Intanto, il Kosovo ha rafforzato i controlli alle frontiere. Ai camion con targa serba è stato impedito l’ingresso nel paese, indipendentemente dal fatto che fossero vuoti o carichi di merci. I camionisti hanno risposto con varie forme di protesta, sperando che così facendo Pristina accelerasse la decisione di annullare il provvedimento che vieta l’ingresso ai camion con merci serbe e con targa serba. Nella giornata del 21 giugno scorso, dalla città di Kraljevo al valico di Jarinje più di 700 camion con merci erano in attesa di transitare in Kosovo. Dal canto suo, già in seguito alla questione dell’elezione dei sindaci di etnia albanese nel Kosovo settentrionale, Vučić aveva ordinato il dispiegamento delle truppe serbe ai confini con il Kosovo, ordinando il massimo livello di allerta e prontezza al combattimento.

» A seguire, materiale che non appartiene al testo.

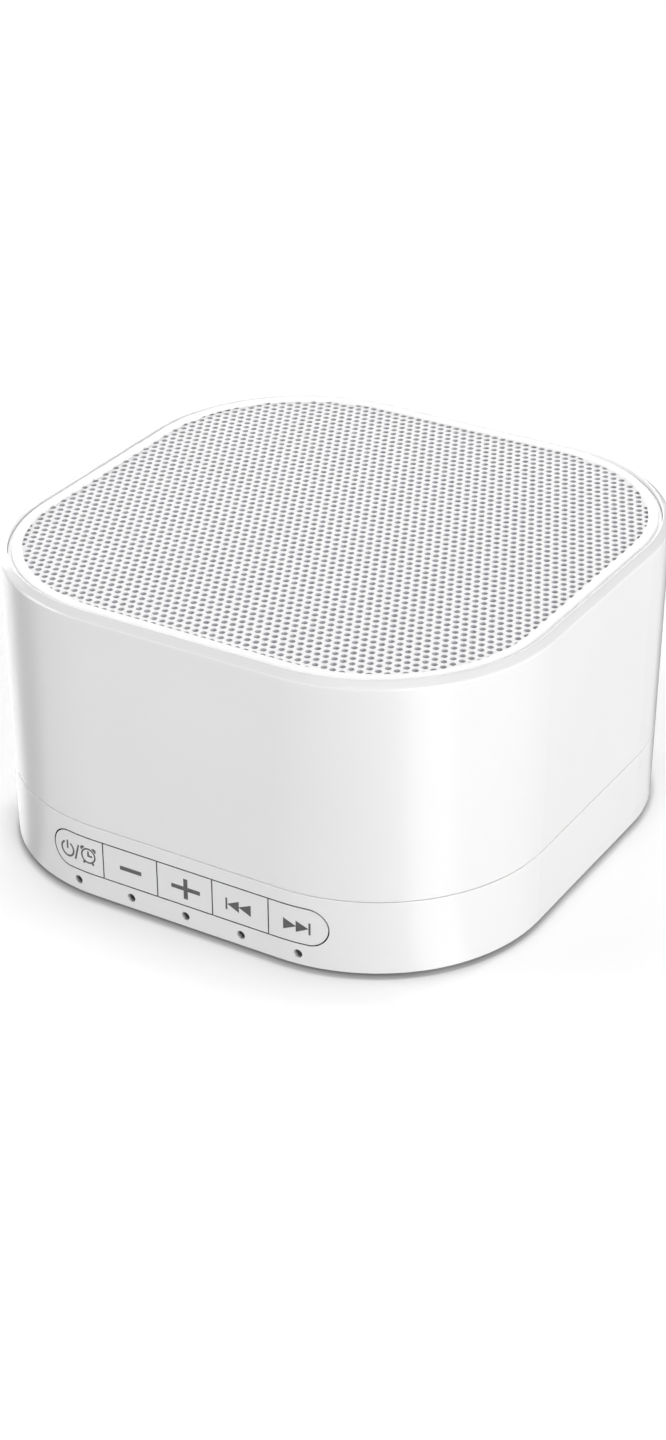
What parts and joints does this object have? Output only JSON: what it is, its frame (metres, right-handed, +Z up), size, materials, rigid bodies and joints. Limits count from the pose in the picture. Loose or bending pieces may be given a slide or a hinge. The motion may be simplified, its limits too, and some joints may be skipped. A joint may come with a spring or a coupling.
{
  "type": "white noise sound machine",
  "caption": "Compact square bedside sound machine with a perforated top grille over an upward speaker, push keys along the front, and a jack and power inlet at the back.",
  "frame": {"origin": "centre of the footprint on the surface that the feet stand on", "axes": "+Z up through the grille, -Y out of the face with the keys, +X to the right as seen from the front"},
  "size_m": [0.1014, 0.1014, 0.0555],
  "materials": {
    "housing_plastic": "white moulded ABS, satin gloss",
    "frame_plastic": "white moulded ABS, satin",
    "sheet_metal": "perforated steel, white powder coat",
    "cloth": "grey non-woven dust cloth",
    "key_plastic": "white moulded ABS with grey printed symbols",
    "switch_plastic": "black nylon",
    "light": "clear resin over a chip",
    "guide": "milky acrylic",
    "board": "green solder mask",
    "header": "black nylon",
    "pins": "gold plated",
    "gasket": "black foam",
    "steel": "zinc plated steel",
    "surround": "black rubber",
    "paper": "pressed paper, dyed black",
    "cap": "pressed paper, dyed black",
    "former": "brown former paper",
    "copper": "enamelled copper wire",
    "spider": "resin treated cotton",
    "ferrite": "grey ferrite",
    "terminal": "brown phenolic board",
    "wire": "red and black PVC",
    "plug": "natural nylon",
    "chip": "black epoxy with tinned legs",
    "capacitor": "sleeved aluminium can",
    "jack": "black nylon",
    "inlet": "nickel plated steel",
    "tongue": "black nylon with gold contacts",
    "foot": "grey silicone rubber",
    "screw": "zinc plated steel"
  },
  "bodies": {
    "housing": {"upper_housing": "housing_plastic", "lower_housing": "housing_plastic", "grille_frame": "frame_plastic", "perforated_grille": "sheet_metal", "grille_cloth": "cloth", "tact_switch_1": "switch_plastic", "tact_switch_2": "switch_plastic", "tact_switch_3": "switch_plastic", "tact_switch_4": "switch_plastic", "tact_switch_5": "switch_plastic", "indicator_light_1": "light", "indicator_light_2": "light", "indicator_light_3": "light", "indicator_light_4": "light", "indicator_light_5": "light", "light_guide": "guide", "key_board": "board", "board_header": "header", "header_pins": "pins", "speaker_gasket": "gasket", "speaker_basket": "steel", "speaker_surround": "surround", "speaker_spider": "spider", "top_plate": "steel", "speaker_magnet": "ferrite", "speaker_yoke": "steel", "terminal_strip": "terminal", "terminal_lugs": "pins", "speaker_leads": "wire", "speaker_plug": "plug", "speaker_screws": "screw", "main_board": "board", "main_chip": "chip", "amplifier_chip": "chip", "memory_chip": "chip", "filter_capacitors": "capacitor", "board_screws": "screw", "audio_jack": "jack", "power_inlet": "inlet", "inlet_tongue": "tongue", "rubber_feet": "foot", "housing_screws": "screw"},
    "key_power": {"key_power": "key_plastic", "switch_plunger_1": "switch_plastic"},
    "key_minus": {"key_minus": "key_plastic", "switch_plunger_2": "switch_plastic"},
    "key_plus": {"key_plus": "key_plastic", "switch_plunger_3": "switch_plastic"},
    "key_previous": {"key_previous": "key_plastic", "switch_plunger_4": "switch_plastic"},
    "key_next": {"key_next": "key_plastic", "switch_plunger_5": "switch_plastic"},
    "cone": {"speaker_cone": "paper", "dust_cap": "cap", "coil_former": "former", "voice_coil": "copper"}
  },
  "joints": [
    {"name": "power_press", "type": "slide", "parent": "housing", "child": "key_power", "axis": [0, 1, 0], "range_m": [0, 0.00035], "stiffness_N_per_m": 2000},
    {"name": "minus_press", "type": "slide", "parent": "housing", "child": "key_minus", "axis": [0, 1, 0], "range_m": [0, 0.00035], "stiffness_N_per_m": 2000},
    {"name": "plus_press", "type": "slide", "parent": "housing", "child": "key_plus", "axis": [0, 1, 0], "range_m": [0, 0.00035], "stiffness_N_per_m": 2000},
    {"name": "previous_press", "type": "slide", "parent": "housing", "child": "key_previous", "axis": [0, 1, 0], "range_m": [0, 0.00035], "stiffness_N_per_m": 2000},
    {"name": "next_press", "type": "slide", "parent": "housing", "child": "key_next", "axis": [0, 1, 0], "range_m": [0, 0.00035], "stiffness_N_per_m": 2000},
    {"name": "cone_stroke", "type": "slide", "parent": "housing", "child": "cone", "axis": [0, 0, 1], "range_m": [-0.001, 0.001], "stiffness_N_per_m": 1500, "deforming": ["speaker_surround", "speaker_spider"]}
  ]
}
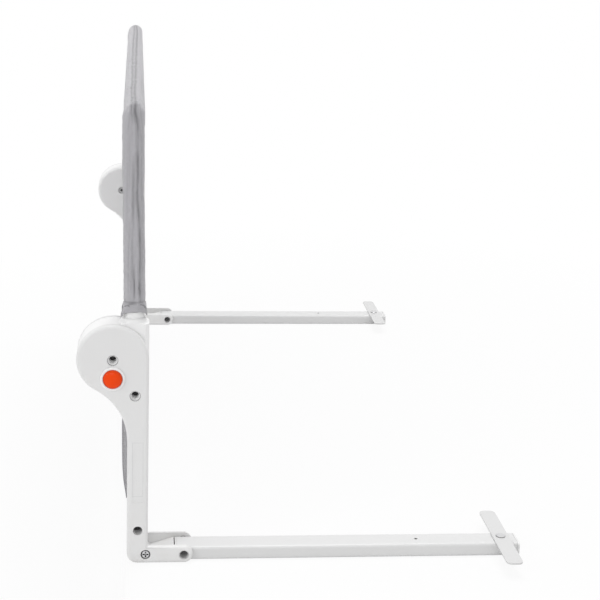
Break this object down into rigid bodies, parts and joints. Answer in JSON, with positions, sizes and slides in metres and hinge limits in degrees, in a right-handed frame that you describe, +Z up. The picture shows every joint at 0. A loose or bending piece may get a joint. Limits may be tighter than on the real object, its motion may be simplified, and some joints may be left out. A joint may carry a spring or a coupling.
{
  "type": "folding bed guard rail",
  "caption": "Swing-down bed guard: padded tube frame with mesh on two hinged ends, with button locks and fold-up legs that lie under the mattress.",
  "frame": {"origin": "middle of the whole part's box, on the surface it stands on", "axes": "+Z up, +Y along the guard, +X from the guard in over the bed, where the legs lie"},
  "size_m": [0.5404, 1.101, 0.553],
  "materials": {
    "white_plastic": "satin moulded plastic",
    "orange_plastic": "satin moulded plastic",
    "white_paint": "white powder coat on steel",
    "zinc_steel": "bright zinc plate",
    "grey_fabric": "woven polyester over a thin foam",
    "grey_mesh": "breathable knitted mesh"
  },
  "bodies": {
    "base": {"left_outer_shell": "white_plastic", "left_inner_shell": "white_plastic", "left_post_tube": "zinc_steel", "left_foot_block": "white_plastic", "left_pivot_screw": "zinc_steel", "left_pivot_nut": "zinc_steel", "left_housing_screw": "zinc_steel", "left_housing_nut": "zinc_steel", "left_foot_screw": "zinc_steel", "left_elbow_screw": "zinc_steel", "left_leg_sleeve": "zinc_steel", "left_button_ring": "white_plastic", "left_button_spring": "zinc_steel", "right_outer_shell": "white_plastic", "right_inner_shell": "white_plastic", "right_post_tube": "zinc_steel", "right_foot_block": "white_plastic", "right_pivot_screw": "zinc_steel", "right_pivot_nut": "zinc_steel", "right_housing_screw": "zinc_steel", "right_housing_nut": "zinc_steel", "right_foot_screw": "zinc_steel", "right_elbow_screw": "zinc_steel", "right_leg_sleeve": "zinc_steel", "right_button_ring": "white_plastic", "right_button_spring": "zinc_steel", "skirt_rod": "zinc_steel", "skirt": "grey_fabric"},
    "rail": {"left_hinge_disc": "white_plastic", "left_upright_tube": "white_paint", "left_frame_corner": "white_plastic", "left_cross_plug": "white_plastic", "left_cross_screw": "zinc_steel", "right_hinge_disc": "white_plastic", "right_upright_tube": "white_paint", "right_frame_corner": "white_plastic", "right_cross_plug": "white_plastic", "right_cross_screw": "zinc_steel", "top_tube": "white_paint", "cross_tube": "white_paint", "cover": "grey_fabric", "mesh_panel": "grey_mesh"},
    "left_button": {"left_button": "orange_plastic", "left_lock_pin": "zinc_steel"},
    "left_leg": {"left_leg_tube": "white_paint", "left_leg_plug": "white_plastic", "left_leg_cap": "white_plastic", "left_plate_rivet": "zinc_steel"},
    "left_plate": {"left_anchor_plate": "white_paint"},
    "right_button": {"right_button": "orange_plastic", "right_lock_pin": "zinc_steel"},
    "right_leg": {"right_leg_tube": "white_paint", "right_leg_plug": "white_plastic", "right_leg_cap": "white_plastic", "right_plate_rivet": "zinc_steel"},
    "right_plate": {"right_anchor_plate": "white_paint"}
  },
  "joints": [
    {"name": "rail_fold", "type": "hinge", "parent": "base", "child": "rail", "pos_m": [-0.22815, 0, 0.256], "axis": [0, -1, 0], "range_deg": [0, 180]},
    {"name": "left_button_press", "type": "slide", "parent": "base", "child": "left_button", "axis": [0, 1, 0], "range_m": [0, 0.004], "stiffness_N_per_m": 300, "springref_m": -0.005, "deforming": ["left_button_spring"]},
    {"name": "left_leg_fold", "type": "hinge", "parent": "base", "child": "left_leg", "pos_m": [-0.14265, -0.4775, 0.0106], "axis": [0, -1, 0], "range_deg": [0, 90]},
    {"name": "left_plate_turn", "type": "hinge", "parent": "left_leg", "child": "left_plate", "pos_m": [0.24935, -0.4775, 0.0187], "axis": [0, 0, 1], "range_deg": [-90, 90]},
    {"name": "right_button_press", "type": "slide", "parent": "base", "child": "right_button", "axis": [0, -1, 0], "range_m": [0, 0.004], "stiffness_N_per_m": 300, "springref_m": -0.005, "deforming": ["right_button_spring"]},
    {"name": "right_leg_fold", "type": "hinge", "parent": "base", "child": "right_leg", "pos_m": [-0.14265, 0.4775, 0.0106], "axis": [0, -1, 0], "range_deg": [0, 90]},
    {"name": "right_plate_turn", "type": "hinge", "parent": "right_leg", "child": "right_plate", "pos_m": [0.24935, 0.4775, 0.0187], "axis": [0, 0, 1], "range_deg": [-90, 90]}
  ]
}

La nuova crisi solleva seri interrogativi sulla fattibilità della prosecuzione del dialogo tra Belgrado e Pristina. L’incidente degli arresti rappresenta sicuramente una battuta d’arresto per l’accordo mediato dall’Ue provvisoriamente concordato a febbraio scorso con l’obiettivo di normalizzare i rapporti e risolvere questioni annose, come la questione delle targhe automobilistiche e quella della partecipazione nelle organizzazioni internazionali. Il dispiegamento dell’esercito serbo al confine con il Kosovo, le reciproche accuse e l’intensa rivalità contribuiscono ad aumentare il rischio di un’escalation che può anche tradursi in un’apertura delle ostilità belliche. In un contesto così delicato come quello dell’Europa orientale, dove è già in corso una guerra dalla portata enorme in Ucraina, i paesi europei non possono permettersi che si apra un “secondo fronte” nei Balcani, che sicuramente contribuirebbe a destabilizzare l’intero continente. Inoltre, un’eventuale nuova guerra balcanica tra Kosovo e Serbia si potrebbe trasformare facilmente in un’ulteriore guerra per procura tra attori internazionali che hanno interessi prioritari nell’area, a cominciare da alcuni paesi della Nato e dalla Russia. Da qui la necessità categorica da parte della comunità internazionale affinché la crisi si risolva in modo pacifico, attraverso i buoni uffici diplomatici e la riapertura delle negoziazioni per la normalizzazione dei rapporti kosovaro-serbi. Soltanto la ripresa di un costruttivo dialogo tra le due parti mediato dall’Ue e dalla Kfor potrà scongiurare la deflagrazione di un ulteriore conflitto in Europa e gettare le premesse per la futura integrazione, se non euro-atlantica, quanto meno europea di Belgrado e Pristina.